Friday, April 17, 2009

Madonna's Too Busy for Her Kids

When you're Madonna, you lead a very busy life. So busy in fact, that you don't really have time for frivolous things like mopping the kitchen floor, preparing a home cooked meal, raking the yard, or spending time with your pesky children. According to Eric Ienco, Madge's former house manager (HOUSE MANAGER!!!!!!) and cook, the material sees her precious bundles of annoyance a half hour a day-at most. “She’s hardly ever with her children." Ienco told The National Enquirer (roll dem eyes). "She’s got two full-time nannies and one part-time nanny. So why adopt a kid if somebody else is raising them?...That’s why it’s a puzzle she wants to adopt again." Ienco also says Madgers has far more important things to do. Like work out all day. “She gets up and has a coffee, then she does two hours of yoga. Then there’s two hours of Pilates and exercise. That’s six days a week. After that, she deals with her e-mail, her calls and the rest of her business. And after that, she spends maybe half an hour with the kids. If Lourdes comes in and says, ‘I want to see Mom,’ she is told, ‘She’s doing yoga’ - and Lourdes knows she can’t disturb Mom." The former help continued by saying "Madonna puts herself before her kids. When she adopted little David, he arrived at her home from Africa - and three hours later, she left to do Pilates. Wouldn’t you think she’d want to spend the entire day with her new son?...When she’s with her children, she is a devoted mom,” says Ienco. “She just doesn’t spend much time with them. And now that she’s extended her tour schedule, how much will the kids see her?”
Look, she's Madonna.
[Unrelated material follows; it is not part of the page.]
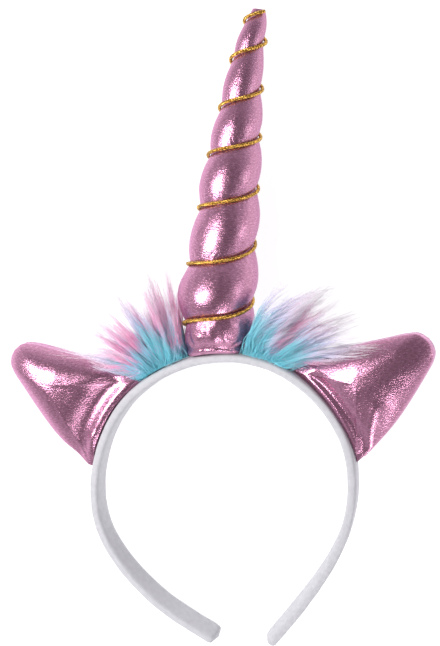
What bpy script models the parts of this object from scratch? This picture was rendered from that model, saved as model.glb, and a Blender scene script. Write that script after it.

The traditional rules of parenthood and life do not apply. If she wants to strap a rocket to her ass and fly to the moon, she's going to do it. That baby of hers is what? 3? I bet by the time she was three Lourdes knew how to create a bomb ass spreadsheet, could speak Korean, French and Italian, could recite every chapter of the Kabbalalalaha and was running at least one division of the empire of Madge. It's like get on board, baby. And while you're at it, he should really be working on those obliques. He's almost 4 and doesn't have a six pack. What will his kindergarten friends think?!? Who wants to fingerpaint with a fatty, fatty, fatfat? No one, that's who. Not even his own mother. Snap.


Future Man said...

Hell yeah she's too F'n busy!! Angelina Jolie needs to take some lessons. Lesson 1: your kids are only as important as they are 'cool' and 'relevant'. Lesson 2: Kids are to 'cool', as 'relevant' is to parachute pants.